To those who are considering committing violence, I pray you change your hearts and avoid causing grief. For every rational or irrational reason drummed up in someone’s head for why they “have to” commit violence, there is another, stronger, more wholesome and more ethical reason as to why they could avoid committing harm.

The final term I ponder over this morning is that of malice. The phrase from the Wikipedia definition that resonates strongly with me is “an abandoned or malignant heart.” Merriam-Webster defines malice as “desire to cause pain, injury, or distress to another,” or “intent to commit an unlawful act or cause harm without legal justification or excuse.”

While this is so, what it leaves out is the cause of such desire or intent. As I said above, the specific motive almost doesn’t matter. I seek to go beyond the instances of what keyed off each of these suicide-homicides, and consider the more general theory of what drives a person to commit such. What is in the “stupidity” of the maladaptive schema that provides “suicide-homicide” as a supposedly-rational solution to a socio-political or interpersonal problem.

I’ve been up for hours thinking about this issue tonight. Not that I can single-handedly “solve” this sort of problem in a blog. But I keep thinking about this sort of psychological trauma. The kids getting shot on Christmas Eve. A party ending in mass-murder and a house in flames. I am relating it to Mumbai, and 9/11. To Columbine. And Jonestown. All over Iraq, and Afghanistan, and Palestine. The thousands of other suicide-homicide attacks around the nation and the world in recent decades.

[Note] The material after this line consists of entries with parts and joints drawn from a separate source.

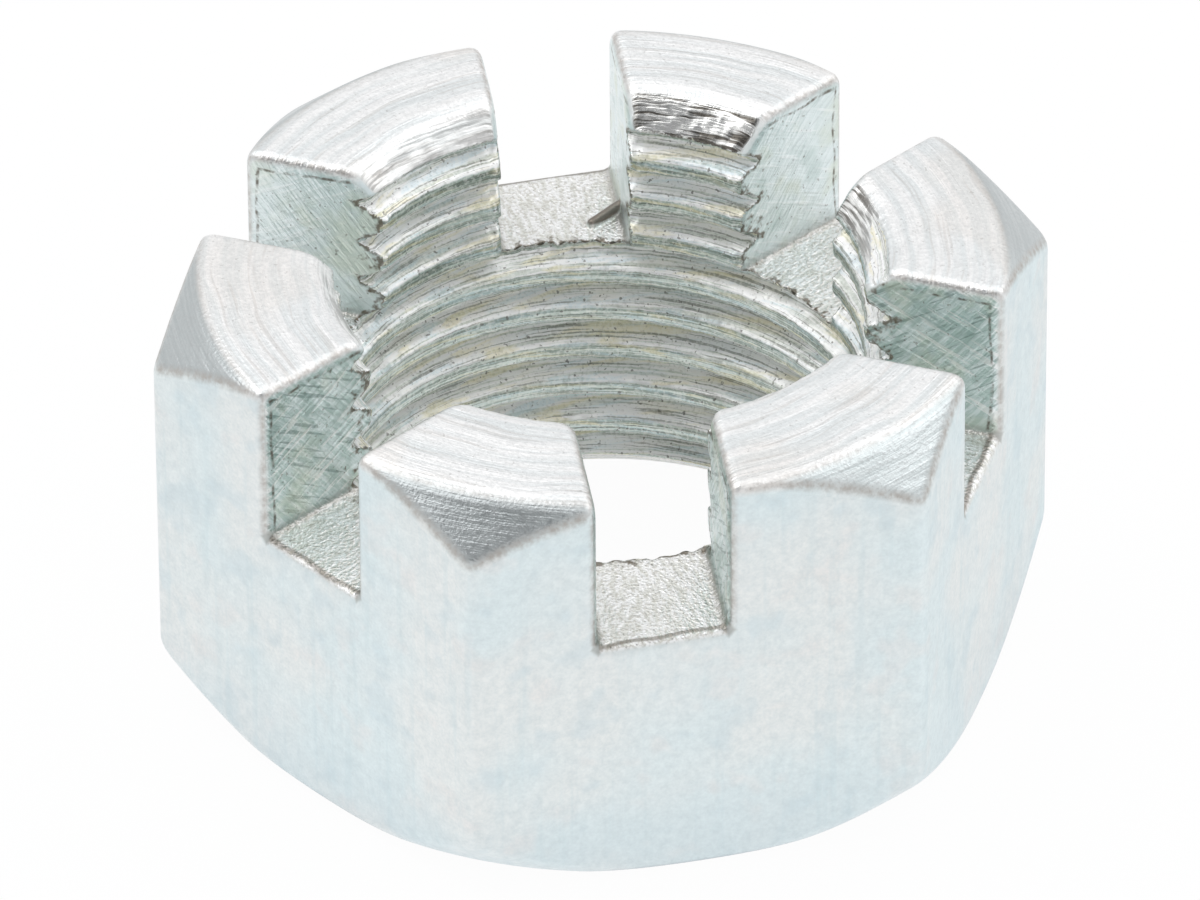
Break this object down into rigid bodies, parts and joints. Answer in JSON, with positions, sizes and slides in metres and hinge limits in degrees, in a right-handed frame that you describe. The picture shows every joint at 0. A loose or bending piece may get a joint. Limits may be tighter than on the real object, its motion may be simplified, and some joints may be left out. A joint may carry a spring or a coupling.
{
  "type": "castle nut",
  "caption": "Hexagon nut with a slotted crown: cotter-pin cuts cross the threaded bore and split its top into upright merlons. Bright zinc-plated steel.",
  "frame": {"origin": "centre of the flat bearing face, on the thread axis", "axes": "+Z along the thread axis, from the bearing face towards the slotted crown; one pair of hexagon flats faces -Y and +Y, and one slot runs straight along Y"},
  "size_m": [0.031, 0.027, 0.0155],
  "materials": {
    "zinc_plate": "bright blue-white zinc plate over machined steel, lightly tumbled"
  },
  "bodies": {
    "root": {"castle_nut": "zinc_plate"}
  },
  "joints": []
}
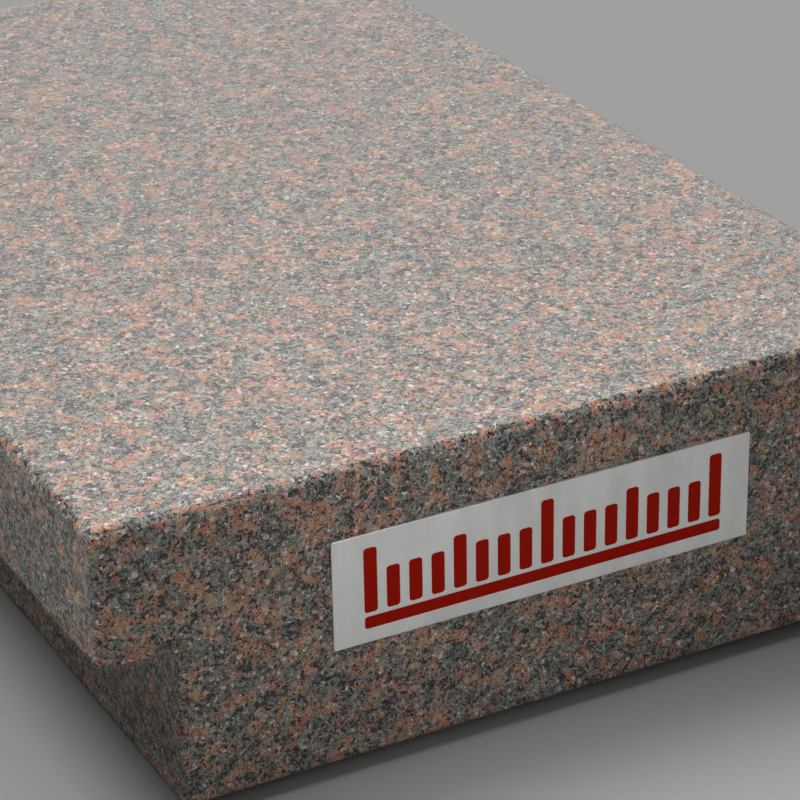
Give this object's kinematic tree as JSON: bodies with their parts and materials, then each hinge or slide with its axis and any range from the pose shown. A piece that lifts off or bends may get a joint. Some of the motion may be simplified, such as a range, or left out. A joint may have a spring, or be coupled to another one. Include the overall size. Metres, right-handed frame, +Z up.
{
  "type": "surface plate",
  "caption": "Pink-grey granite surface plate with a flat lapped top, a clamping ledge along each long side, a nameplate on one end and rubber support pads underneath.",
  "frame": {"origin": "middle of the footprint, on the plane that the support pads rest on", "axes": "+X runs left to right along the end that carries the nameplate, +Y from that end to the far end, +Z up"},
  "size_m": [0.3048, 0.458, 0.108],
  "materials": {
    "granite": "fine pink and grey granite, lapped satin top, ground sides, sawn underside",
    "nameplate_metal": "satin sheet",
    "pad_rubber": "matt black"
  },
  "bodies": {
    "root": {"granite_plate": "granite", "nameplate": "nameplate_metal", "support_pad_front_left": "pad_rubber", "support_pad_front_right": "pad_rubber", "support_pad_rear": "pad_rubber"}
  },
  "joints": []
}
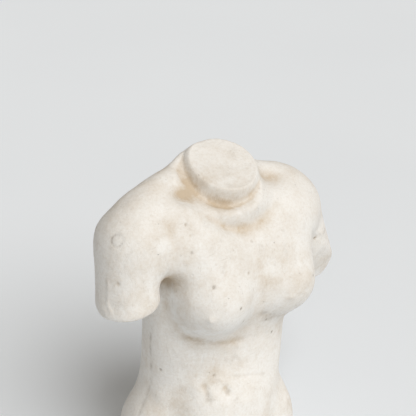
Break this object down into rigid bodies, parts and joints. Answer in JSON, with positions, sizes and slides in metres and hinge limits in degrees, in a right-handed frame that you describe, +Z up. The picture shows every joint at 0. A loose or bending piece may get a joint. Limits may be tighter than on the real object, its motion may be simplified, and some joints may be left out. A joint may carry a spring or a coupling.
{
  "type": "plaster torso cast",
  "caption": "Headless plaster cast of a classical female torso for drawing from, with short arm stumps, cut level at the hips on a closed base.",
  "frame": {"origin": "middle of the underside of the cork pad, below the middle of the chest", "axes": "+Z up; -Y is the way the chest faces; +X is the figure's own left"},
  "size_m": [0.4167, 0.2132, 0.4621],
  "materials": {
    "plaster": "dry matt plaster with an old warm patina",
    "plaster_stopping": "matt filling plaster, scraped flush",
    "scrim_plaster": "rough plaster with hessian fibres in it",
    "pine": "sawn, unfinished",
    "plywood": "bare sheet with sanded edges",
    "zinc_steel": "dull zinc plating",
    "cork": "pressed cork sheet, matt"
  },
  "bodies": {
    "root": {"front_shell": "plaster", "back_shell": "plaster", "right_arm_stump": "plaster", "left_arm_stump": "plaster", "neck_cap": "plaster", "right_arm_plug": "plaster_stopping", "left_arm_plug": "plaster_stopping", "right_shoulder_wad": "scrim_plaster", "left_shoulder_wad": "scrim_plaster", "right_hip_wad": "scrim_plaster", "left_hip_wad": "scrim_plaster", "right_flank_scrim": "scrim_plaster", "left_flank_scrim": "scrim_plaster", "right_shoulder_scrim": "scrim_plaster", "left_shoulder_scrim": "scrim_plaster", "spine_batten": "pine", "shoulder_batten": "pine", "hip_batten": "pine", "base_board": "plywood", "right_arm_screw": "zinc_steel", "left_arm_screw": "zinc_steel", "shoulder_lap_screw": "zinc_steel", "hip_lap_screw": "zinc_steel", "spine_foot_screw": "zinc_steel", "cork_pad": "cork"}
  },
  "joints": []
}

I keep wondering what sort of social or psychological motivation can be applied to make people who would consider committing this sort of crime less-likely to do so in the future.

Christ would say we must love one another. Turn the other cheek. Seek not to judge, lest we be judged. Forgive.

Others would derisively mock people who would do this sort of malicious act as losers. Idiots. They’d heap excoriation and exasperation on them. Dismiss their motives as insane and asinine. And, most likely, deride Jesus of Nazareth as a liberal loser soft on crime.

How do we encourage people to be on their best behavior? What do we do when we have hints and indications they will purposefully act with malice and forethought to do as much harm as possible? When do we consider a person devoid of ethics, or beyond the bounds of sanity or morality? What do we do when a person is unrepentant and unstoppable by social persuasion alone?

Still others, I know, just don’t care, and have already switched the channel to a favorite holiday movie.

What is your reaction to this situation, and what do you believe can, or should, be done about such domestic violence, as well as international violence, and the issue of suicide-homicide?